He has asked me to help him identify other new high rise apartment developments that lack good coffee shops in the immediate vicinity, and will then propose these to the investor as potential sites to expand the coffee franchise.

___
## 2. Data <a name="data"></a>

1. The London Development Database (LDD) which records significant planning permissions in London.
https://data.london.gov.uk/download/planning-permissions-on-the-london-development-database--ldd-/966b9309-3969-417e-b1d0-b97cfe42404a/LDD%20-%20Housing%20Completions%20unit%20level%20%28final%29.xlsx

2. A spreadsheet containing postcodes and latitude and longitude coordinates for the building developments in the final refined dataframe
'Geospatial_Coordinates.xlsx'

3. The FourSquare API which provides information on cafes.
'https://api.foursquare.com/v2/venues/explore?&client_id={}&client_secret={}&v={}&ll={},{}&radius={}&limit={}'.format(CLIENT_ID, CLIENT_SECRET, VERSION, neighbourhood_latitude, neighbourhood_longitude, radius, LIMIT)


___
## 3. Methodology <a name="methodology"></a>

1. Identify the areas in London with the highest number of new flats and houses recently approved.  
- Target developments approved in the past 3 years
- Restrict the data to include only inner London boroughs denoted by letters N, NE, NW, W, SW, S, SW, E and EC and followed by numbers 1-9. All postcodes with a number greater than 9 are outside the perimeter we're interested in.
- Use 'Post Code' field for the location reference.
- Use 'Total proposed units' and restrict the values to >6 to eliminate town house conversions.
- Rename column field values so that they are more user friendly
- Reformat date completed field to show only the year 'YYYY' to make it easier to select developments completed after 2017
- Create a new dataframe with only the columns required
- Remove duplicate rows to show only one row per development
- Restrict dataframe to show developments only with >100 and <300 units completed after 2016
- Remove incomplete post codes
- Merge excel file with longitude and latitude for each post code using the post code field 
- Use Folium to create a map of London and plot the results on the map

2. Once we have identified some candidate sites, we will then identify the number of coffee shops in the local area, the mix of small independent cafes versus well known chains e.g. Costa, Pret, Starbucks, and the strength of the independent cafes ratings versus the chains.  We will use the FourSquare API to complete this step. 

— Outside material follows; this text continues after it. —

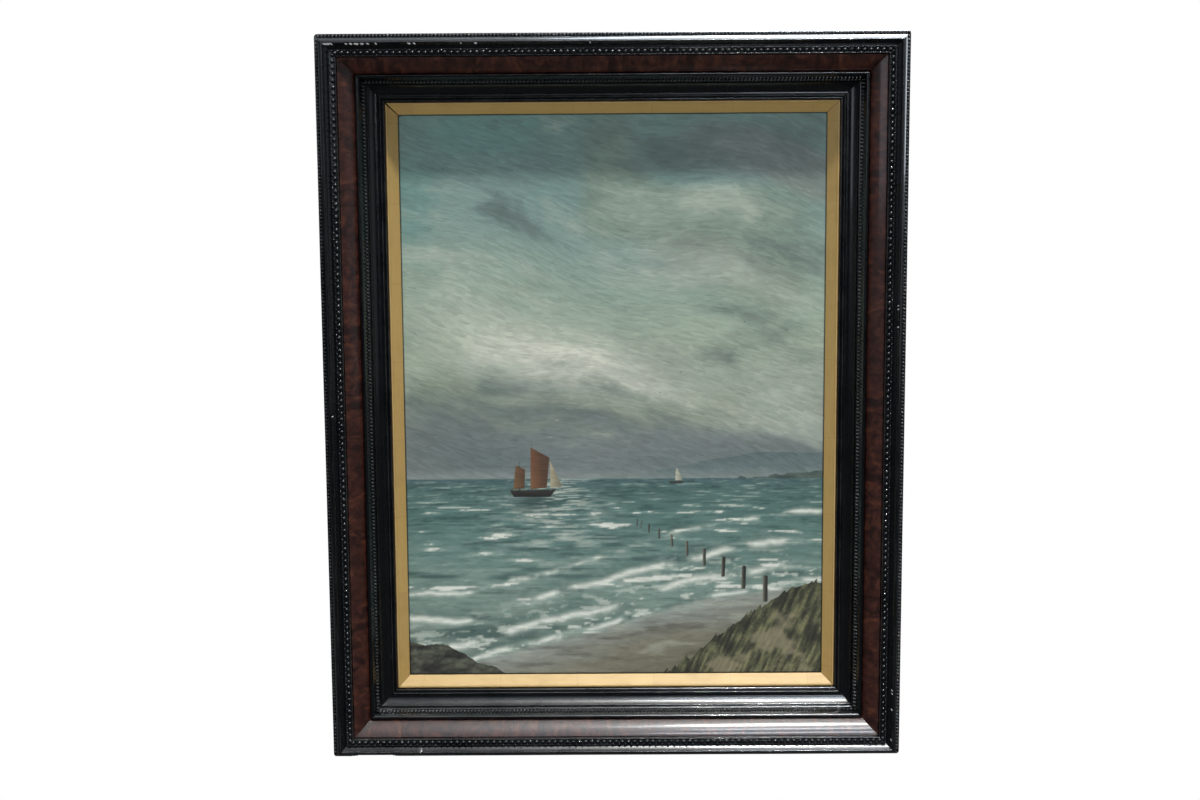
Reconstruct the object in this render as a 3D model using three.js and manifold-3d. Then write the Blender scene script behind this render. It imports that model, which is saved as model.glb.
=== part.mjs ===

3. Finally, we will then compare the most popular businesses in the vicinity of the candidate sites against the types of businesses in our current local vicinity to determine if the candidate site has clientele with similar tastes to our current site, and therefore might be more receptive to our product as is, or alternatively, might necessitate some tailoring to local tastes.

___
## 4. Results <a name="results"></a>

From the initial data set from the Greater London Authority containing 149,856 records we were able to identify eight developments that fit the criteria of >100 & <300 units completed after 2016.

We're seeing a lot of duplicate rows which are likely amendments to the original planning permission.  
We only want one record per development so we will cleanse the data using the drop-duplicates() function.  
We're also seeing a lot of post codes from outer London post codes, so we will restrict the dataframe to inner london postcodes only.

Another problem identified is the lack of full post codes for some developments.  
This will make mapping the blocks impossible, so we will remove these. 

This is our final clean list of inner city developments.  
We now need to import a dataframe containing latitude and longitude and then merge the two dataframes on the postcode field.

I'll then use Folium to create a map of London using longitude and latitude coordinates



___
## 5. Discussion <a name="discussion"></a>

London is a big city with a significant number of large residential development projects completed in the past three years.  I used some of the more basic data science techniques to cleanse and refine the data and decided against using machine learning techniques as this wasn't required for the business problem I was trying to solve for.

I also performed data analysis through this information by adding the longitude and latitude coordinates of London boroughs as static data on GitHub. In future studies, this data can also be accessed dynamically from specific platforms or packages.

I have experienced significant environment issues with this project and have given up on identifying coffee shops in the vicinity using the FourSqaure API which is a shame as I enjoyed using this API successfully in the labs.  

I ended the study by visualizing the data on a map of London.

___
## 6. Conclusion <a name="conclusion"></a>

There are eight potential developments that we should investigate further as potential locations to set up a new coffee shop.

___